- 물안에서
- Directed by: Hong Sang-soo
- Written by: Hong Sang-soo
- Produced by: Hong Sang-soo
- Starring: Shin Seok-ho Ha Seong-guk Kim Seung-yun
- Cinematography: Hong Sang-soo
- Edited by: Hong Sang-soo
- Music by: Hong Sang-soo
- Production company: Jeonwonsa Film Co
- Distributed by: Finecut The Cinema Guild (US)
- Release dates: February 22, 2023 (Berlinale); April 12, 2023 (South Korea);
- Running time: 62 minutes
- Country: South Korea
- Language: Korean

= In Water =

2023 South Korean drama film

In Water is a 2023 South Korean drama film written, directed, produced, photographed, scored and edited by Hong Sang-soo.

== Plot ==
A director, a cinematographer, and an actress spend the days leading up to a movie shoot together on-location, waiting for the director to come up with an idea for what the film will be about.

== Cast ==

- Shin Seok-ho
- Ha Seong-guk
- Kim Seung-yun
- Kim Min-hee

== Production ==
Hong opted to shoot In Water mostly out of focus to reflect the main character's creative block.

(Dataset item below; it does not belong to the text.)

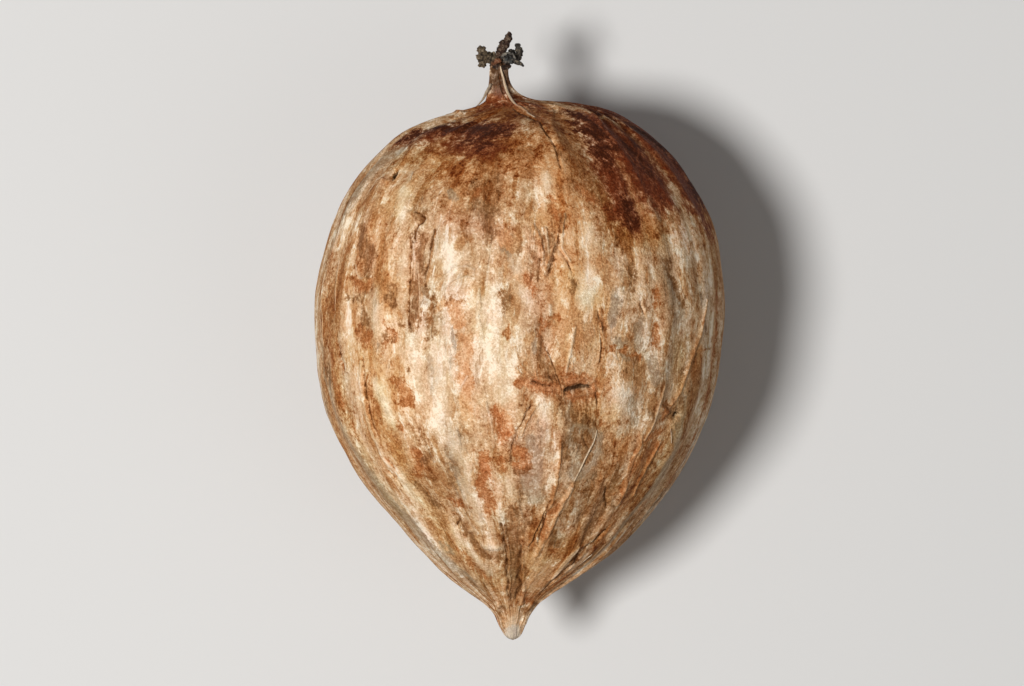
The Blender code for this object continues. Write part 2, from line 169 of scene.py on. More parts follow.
# Raised fibres that are orange or rusty
RUSTY_LINES = (
    ((641, 436, 0.8), (639.4, 447, 1.6), (631.8, 462, 2.2), (627.5, 476, 2.2), (624, 489, 1.8),
     (617, 505, 1.0)),
    ((706, 300, 0.8), (703, 318, 1.4), (700, 335, 1.7), (693, 356, 1.6), (686, 376, 1.5), (680, 394, 1.4),
     (672, 406, 1.2)),
    ((694, 352, 0.7), (700, 350, 0.9), (709, 348, 0.5)),
    ((561, 440, 0.6), (560, 462, 1.0), (556, 486, 1.2), (551, 503, 1.3), (542, 516, 1.3), (535.4, 531, 1.2),
     (528.9, 546, 1.0)),
    ((573.3, 486, 1.2), (561.4, 506, 1.8), (552.7, 524, 1.9), (543, 543.7, 1.8), (535.4, 556.7, 1.3)),
    ((545, 350, 0.7), (553, 366, 1.0), (558, 380, 1.3), (562, 390, 1.6), (563, 402, 1.1)),
    ((536, 372, 0.6), (537, 381, 1.0), (546, 386, 1.2), (556, 389, 1.2)),
    ((520, 377, 0.6), (528, 382, 1.0), (540, 388, 1.2), (552, 391, 1.0)),
    ((530, 375, 0.5), (544, 379, 1.0), (556, 382, 1.0)),
    ((516, 369, 0.5), (523, 376, 0.8), (532, 380, 0.6)),
    ((521, 365, 0.4), (527, 373, 0.7), (534, 378, 0.5)),
    ((574, 394, 0.6), (586, 393.5, 0.9), (597, 391, 0.6)),
    ((571, 381, 0.6), (584, 379, 0.9), (595, 381, 0.6)),
    ((516, 386, 0.5), (526, 389, 0.8), (538, 391, 0.8)),
    ((566, 383, 0.8), (577, 382, 1.1), (589, 384, 1.1), (597, 388, 0.7)),
    ((566, 396, 0.7), (580, 395, 1.0), (594, 392, 1.0)),
    ((533, 224, 0.6), (540, 238, 0.9), (543, 254, 0.9), (541, 270, 0.7)),
    ((565, 216, 0.6), (560, 232, 1.0), (553, 247, 1.2), (548, 262, 1.0), (544, 276, 0.7)),
    ((600, 308, 0.6), (603, 322, 1.2), (601, 340, 1.2), (600, 358, 0.8)),
    ((526, 408, 0.7), (521, 424, 1.0), (516, 440, 0.9)),
    ((538, 404, 0.5), (528, 420, 0.8), (521, 436, 0.7)),
    ((409, 232, 0.6), (411, 250, 1.0), (410, 275, 1.0), (409, 300, 0.9), (409, 320, 0.6)),
    ((436, 232, 0.6), (433, 250, 1.0), (430, 265, 0.8)),
    ((663, 440, 0.6), (657, 452, 1.1), (648, 466, 1.3), (640, 482, 1.1), (634, 496, 0.8)),
    ((522, 550, 0.6), (524, 570, 1.1), (524, 590, 1.3), (522, 604, 0.9)),
    ((504, 530, 0.6), (509, 550, 0.9), (510, 575, 0.9), (509, 598, 0.7)),
)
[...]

The film was written, directed, edited, and produced by Hong, with music and cinematography by Hong.

== Release ==
The film had its world premiere at the Encounters section of the 73rd Berlin International Film Festival. It also played as part of the Main Slate at the 61st New York Film Festival. The film was given a limited release in the United States by The Cinema Guild starting in December 2023.